What needs to be done: Begin with the line that contains "obj.matrix_world = Matrix.Identity(4)", end with the line that contains "bpy.context.scene.camera = camera", and extract exactly that stretch of lines.

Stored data
=====
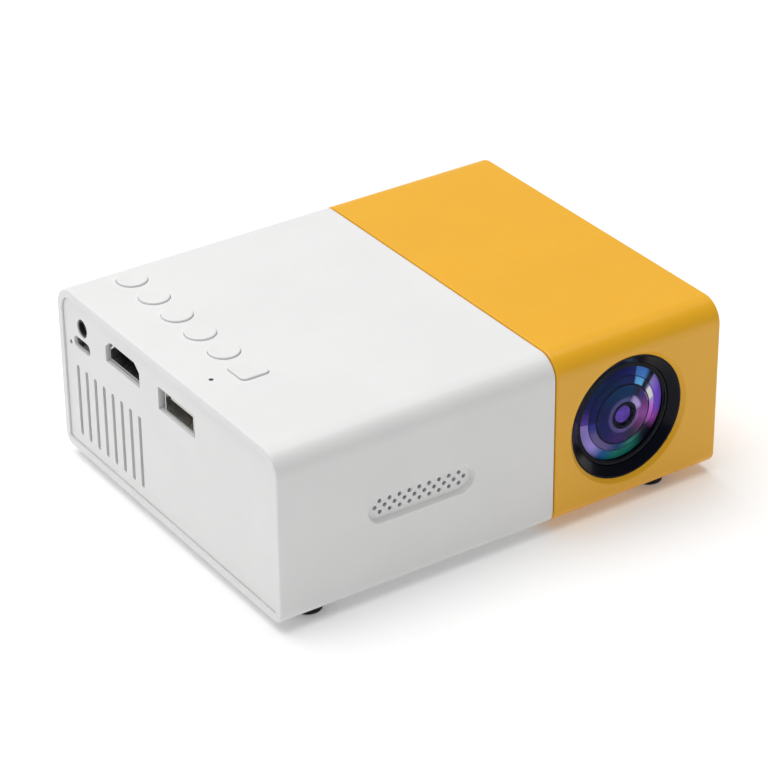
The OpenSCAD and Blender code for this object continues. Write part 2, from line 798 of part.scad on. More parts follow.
module engine_housing() {
    z0 = lens_z - engine_h / 2;
    color([0.13, 0.13, 0.14])
        difference() {
            union() {
                box([lens_x - engine_w / 2, engine_y0, z0],
                    [lens_x + engine_w / 2, engine_y1, lens_z + engine_h / 2 - engine_t]);
                for (s = [-1, 1], y = [engine_y0 + 3, engine_y1 - 3])
                    box([lens_x + s * (engine_w / 2 - 2) - 2, y - 2, tray_top + 0.05],
                        [lens_x + s * (engine_w / 2 - 2) + 2, y + 2, z0 + 1]);
            }
            difference() {
                box([lens_x - engine_w / 2 + engine_t, engine_y0 + 1.4, z0 + engine_t],
                    [lens_x + engine_w / 2 - engine_t, engine_y1 + 1,
                     lens_z + engine_h / 2]);
                // bulkhead for the condenser, and ribs that the plates slide between
                box([lens_x - engine_w / 2, bulkhead_y - 1, z0],
                    [lens_x + engine_w / 2, bulkhead_y + 1, lens_z + engine_h / 2]);
                for (y = slot_y, s = [-1, 1], t = [-1, 1])
                    box([lens_x + s * (engine_w / 2 - engine_t - 0.6) - 0.6,
                         y + t * (plate_t / 2 + 0.6) - 0.5, z0],
                        [lens_x + s * (engine_w / 2 - engine_t - 0.6) + 0.6,
                         y + t * (plate_t / 2 + 0.6) + 0.5, lens_z + engine_h / 2]);
            }
            box([lens_x - 15, engine_y0 - 1, lens_z - 12],
                [lens_x + 15, engine_y0 + 2, lens_z + 12]);
            cyl_y(bulkhead_y - 2, bulkhead_y + 2, lens_x, lens_z, condenser_r - 0.8);
            for (s = [-1, 1], y = [engine_y0 + 0.7, engine_y1 - 4])
                cyl_z(lens_z + 8, lens_z + engine_h, lens_x + s * (engine_w / 2 - 1), y, 0.5);
        }
}

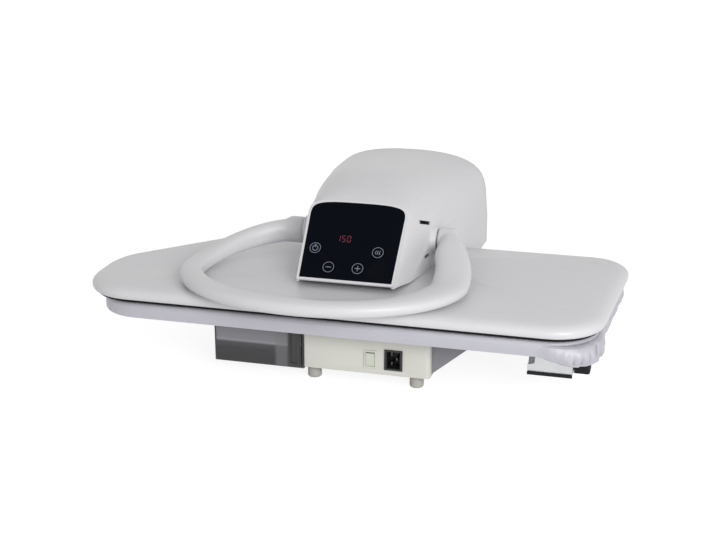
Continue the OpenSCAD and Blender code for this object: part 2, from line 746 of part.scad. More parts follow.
// Lever shaft, cam and pressure post
cam_e = 10;
cam_r = 8;
cam_rest = 20;
cam_y = shaft_y - cam_e * sin(cam_rest);
cam_z = shaft_z - cam_e * cos(cam_rest);
post_top = cam_z - cam_r - gap;
post_r = 5;
guide_z = foot_z + 3;
module lever_shaft() color("silver")
    bar_x(shaft_r, -hub_in - hub_t + 8, hub_in + hub_t - 8, shaft_y, shaft_z);

module pressure_cam() color("dimgray") difference() {
    union() {
        bar_x(cam_r, -8, 8, cam_y, cam_z);
        bar_x(9, -8, 8, shaft_y, shaft_z);
    }
    bar_x(shaft_r, -60, 60, shaft_y, shaft_z);
}

module pressure_post() color("silver") translate([0, cam_y, 0]) {
    translate([0, 0, guide_z + 2])
        cylinder(r = post_r, h = post_top - 3 - guide_z - 2);
    translate([0, 0, post_top - 3])
        cylinder(r = 11, h = 3);
}

module post_guide() color("goldenrod") translate([0, cam_y, guide_z]) difference() {
    cylinder(r = post_r + 3, h = post_top - 3 - guide_z - 3.5);
    translate([0, 0, -1])
        cylinder(r = post_r + fit, h = 30);
}

module post_spring() color("dimgray") translate([0, cam_y, guide_z]) difference() {
    cylinder(r = post_r + 5.5, h = post_top - 3 - guide_z - 0.3);
    translate([0, 0, -1])
        cylinder(r = post_r + 3.3, h = 60);
}

module hose_upper() color("whitesmoke")
    run([[run_x + 5.4, hinge_y, hinge_z], [run_x + 14, hinge_y, hinge_z],
         [run_x + 14, board_back + 30, hose_z], [hose_drop_x, hose_drop_y, hose_z],
         [hose_drop_x, hose_drop_y, foot_z + 0.05]], hose_r);

module loom_upper() color("black")
    run([[-run_x - 5.4, hinge_y, hinge_z], [-run_x - 14, hinge_y, hinge_z],
         [-run_x - 14, board_back + 30, hose_z], [-46, shaft_y + 42, loom_z],
         panel_point([-40, 50, -board_depth - 25]), panel_point([-40, 50, -board_depth - board_t])], hose_r);

// Handle: one swept loop round the front, rising to a hub on each side of the head
loop_x = -loop_shift;
loop_z = shoe_top + loop_t / 2 + 1.5;
arm_x = hub_in + hub_t / 2;
end_right = acos((arm_x - loop_x) / loop_a);
end_left = 360 - acos((-arm_x - loop_x) / loop_a);
hub_reach = shaft_y - fy - loop_yc;
rear_right = hub_reach / sin(end_right);
rear_left = hub_reach / -sin(end_left);
root_w = 23;
root_t = 30;
bulk = 17;
bulk_fade = 15;
loop_steps = 44;
function smooth(v) = let (s = min(max(v, 0), 1)) s * s * (3 - 2 * s);
// The angle runs from the right hub through the front to the left hub. The right arm is the wider
function loop_angle(i) = end_right - i / loop_steps * (end_right + end_left);
function loop_lift(t) =
    t > -90 ? smooth((t + 5) / (end_right + 5)) : smooth((-t - 183) / (end_left - 183));
function loop_point(i) =
    let (t = loop_angle(i), depth = sin(t) < 0 ? loop_b : t > -90 ? rear_right : rear_left)
    [loop_x + loop_a * cos(t), fy + loop_yc + depth * sin(t), loop_z + (shaft_z - loop_z) * loop_lift(t)];
function loop_ring(i) =
    let (a = loop_point(max(i - 1, 0)), b = loop_point(min(i + 1, loop_steps)), c = loop_point(i),
         d = unit(b - a), n = unit(cross(d, [0, 0, 1])), m = cross(n, d),
         t = loop_angle(i), s = loop_lift(t),
         more = bulk / 2 * smooth((t + 75) / 65) * smooth((end_right - t) / bulk_fade),
         w = (loop_w * (1 - s) + root_w * s) / 2 + more, h = (loop_t * (1 - s) + root_t * s) / 2)
    [for (k = [0 : 15]) let (q = 22.5 * k)
        c + (more + w * power(cos(q), 2.4)) * n + h * power(sin(q), 2.4) * m];
module handle() color("ivory") difference() {
    union() {
        skin([for (i = [0 : loop_steps]) loop_ring(loop_steps - i)]);
        bar_x(hub_r, hub_in, hub_in + hub_t, shaft_y, shaft_z);
        bar_x(hub_r, -hub_in - hub_t, -hub_in, shaft_y, shaft_z);
    }
    bar_x(shaft_r, -hub_in - hub_t + 8, hub_in + hub_t - 8, shaft_y, shaft_z);
}

base_tub();
base_plate();
rear_cowl();
control_fascia();
tank_bay();
rubber_feet();
rocker_frame();
rocker();
inlet_body();
inlet_pins();
water_tank();
tank_pull();
filler_cap();
tank_valve();
water_pump();
hose_lower();
loom_lower();
board_pan();
foam_pad();
board_cover();
rear_bracket();
hinge_pin();
torsion_springs();
end_bracket();
bracket_buffer();
base_screws();
heat_plate();
heating_element();
steam_chamber();
insulation();
thermostat();
shoe_cover();
head_shell();
panel_bezel();
panel_glass();
display();
control_board();
press_arm();
hinge_bushes();
post_guide();
post_spring();
hose_upper();
loom_upper();
handle();
lever_shaft();
pressure_cam();
pressure_post();
key_power();
key_cooler();
key_hotter();
key_steam();
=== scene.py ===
"""Table-top steam ironing press, closed, seen from the front and a little to its right."""
import math

import bmesh
import bpy
from mathutils import Matrix, Vector, noise


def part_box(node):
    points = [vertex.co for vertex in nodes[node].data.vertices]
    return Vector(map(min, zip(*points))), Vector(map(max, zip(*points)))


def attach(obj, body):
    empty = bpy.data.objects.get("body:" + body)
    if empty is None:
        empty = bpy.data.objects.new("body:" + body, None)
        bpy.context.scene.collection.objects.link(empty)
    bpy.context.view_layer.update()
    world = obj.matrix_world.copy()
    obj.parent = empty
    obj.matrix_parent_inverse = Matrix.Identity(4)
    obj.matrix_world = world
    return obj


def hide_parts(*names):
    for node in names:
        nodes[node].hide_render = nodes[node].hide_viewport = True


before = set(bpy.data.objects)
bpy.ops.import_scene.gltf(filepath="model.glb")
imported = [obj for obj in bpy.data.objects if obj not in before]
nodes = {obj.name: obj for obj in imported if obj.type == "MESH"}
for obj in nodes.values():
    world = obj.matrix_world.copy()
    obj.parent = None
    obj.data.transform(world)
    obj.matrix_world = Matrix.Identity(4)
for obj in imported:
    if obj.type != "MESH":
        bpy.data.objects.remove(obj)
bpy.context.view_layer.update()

# Camera
# It looks down on the front of the press from a little to its right, 1.6 m away,
# through a 66 mm lens on a full frame.
camera = bpy.data.objects.new("camera", bpy.data.cameras.new("camera"))
bpy.context.scene.collection.objects.link(camera)
camera.data.sensor_width = 36.0
camera.data.lens = 65.6
aim = Vector((0.0027, -0.0735, 0.120))
camera_distance = 1.6
camera.location = aim + camera_distance * Vector((0.2438, -0.9164, 0.3173))
camera.rotation_euler = (aim - camera.location).to_track_quat("-Z", "Y").to_euler()
bpy.context.scene.camera = camera

# Studio
# A white floor under an even sky, with one broad soft lamp low at the front right. The
# floor keeps the faint shadow of the press.
floor_form = bmesh.new()
bmesh.ops.create_circle(floor_form, cap_ends=True, segments=128, radius=14.0)
floor_data = bpy.data.meshes.new("floor")
floor_form.to_mesh(floor_data)
floor_form.free()
studio_floor = bpy.data.objects.new("floor", floor_data)
bpy.context.scene.collection.objects.link(studio_floor)


def seen_directly(tree):
    """One where a camera, mirror or see-through ray arrives, and nought for scattered light."""
    rays = tree.nodes.new("ShaderNodeLightPath")
    total = rays.outputs["Is Camera Ray"]
    for name in ("Is Glossy Ray", "Is Transmission Ray"):
        larger = tree.nodes.new("ShaderNodeMath")
        larger.operation = "MAXIMUM"
        tree.links.new(total, larger.inputs[0])
        tree.links.new(rays.outputs[name], larger.inputs[1])
        total = larger.outputs[0]
    return total


floor_paint = bpy.data.materials.new("floor_paint")
floor_paint.use_nodes = True
floor_tree = floor_paint.node_tree
floor_tree.nodes.clear()
floor_out = floor_tree.nodes.new("ShaderNodeOutputMaterial")
floor_mix = floor_tree.nodes.new("ShaderNodeMixShader")
floor_matt = floor_tree.nodes.new("ShaderNodeBsdfDiffuse")
floor_matt.inputs["Color"].default_value = (0.86, 0.86, 0.86, 1.0)
floor_glow = floor_tree.nodes.new("ShaderNodeEmission")
floor_glow.inputs["Color"].default_value = (1.0, 1.0, 1.0, 1.0)
floor_glow.inputs["Strength"].default_value = 1.32
glow_share = floor_tree.nodes.new("ShaderNodeMath")
glow_share.operation = "MULTIPLY"
glow_share.inputs[1].default_value = 0.66
floor_tree.links.new(seen_directly(floor_tree), glow_share.inputs[0])
floor_tree.links.new(glow_share.outputs[0], floor_mix.inputs[0])
floor_tree.links.new(floor_matt.outputs[0], floor_mix.inputs[1])
floor_tree.links.new(floor_glow.outputs[0], floor_mix.inputs[2])
floor_tree.links.new(floor_mix.outputs[0], floor_out.inputs["Surface"])
floor_data.materials.append(floor_paint)

sky = bpy.data.worlds.new("sky")
bpy.context.scene.world = sky
sky.use_nodes = True
sky_tree = sky.node_tree
sky_light = sky_tree.nodes["Background"]
sky_light.inputs["Color"].default_value = (1.0, 1.0, 1.0, 1.0)
sky_level = sky_tree.nodes.new("ShaderNodeMapRange")
sky_level.inputs["To Min"].default_value = 0.50
sky_level.inputs["To Max"].default_value = 1.0
sky_tree.links.new(seen_directly(sky_tree), sky_level.inputs["Value"])
sky_tree.links.new(sky_level.outputs["Result"], sky_light.inputs["Strength"])

lamp = bpy.data.objects.new("front_lamp", bpy.data.lights.new("front_lamp", "AREA"))
bpy.context.scene.collection.objects.link(lamp)
lamp.data.shape = "DISK"
lamp.data.size = 1.1
lamp.data.energy = 27.0
lamp.location = (1.25, -1.75, 0.95)
lamp_aim = Vector((0.0, -0.02, 0.11))
lamp.rotation_euler = (lamp_aim - lamp.location).to_track_quat("-Z", "Y").to_euler()


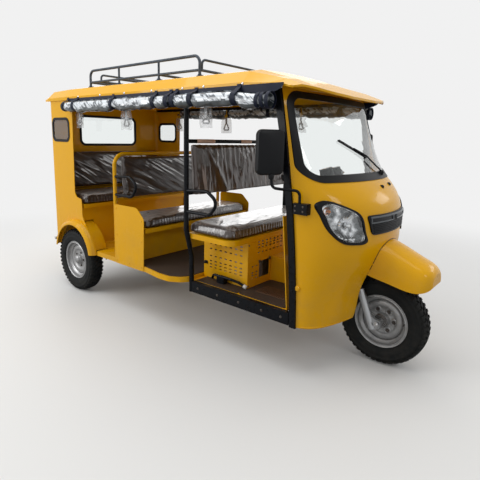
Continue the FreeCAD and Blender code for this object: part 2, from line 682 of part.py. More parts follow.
=====
Correct output:
    obj.matrix_world = Matrix.Identity(4)
for obj in imported:
    if obj.type != "MESH":
        bpy.data.objects.remove(obj)
bpy.context.view_layer.update()

# Camera
# It looks down on the front of the press from a little to its right, 1.6 m away,
# through a 66 mm lens on a full frame.
camera = bpy.data.objects.new("camera", bpy.data.cameras.new("camera"))
bpy.context.scene.collection.objects.link(camera)
camera.data.sensor_width = 36.0
camera.data.lens = 65.6
aim = Vector((0.0027, -0.0735, 0.120))
camera_distance = 1.6
camera.location = aim + camera_distance * Vector((0.2438, -0.9164, 0.3173))
camera.rotation_euler = (aim - camera.location).to_track_quat("-Z", "Y").to_euler()
bpy.context.scene.camera = camera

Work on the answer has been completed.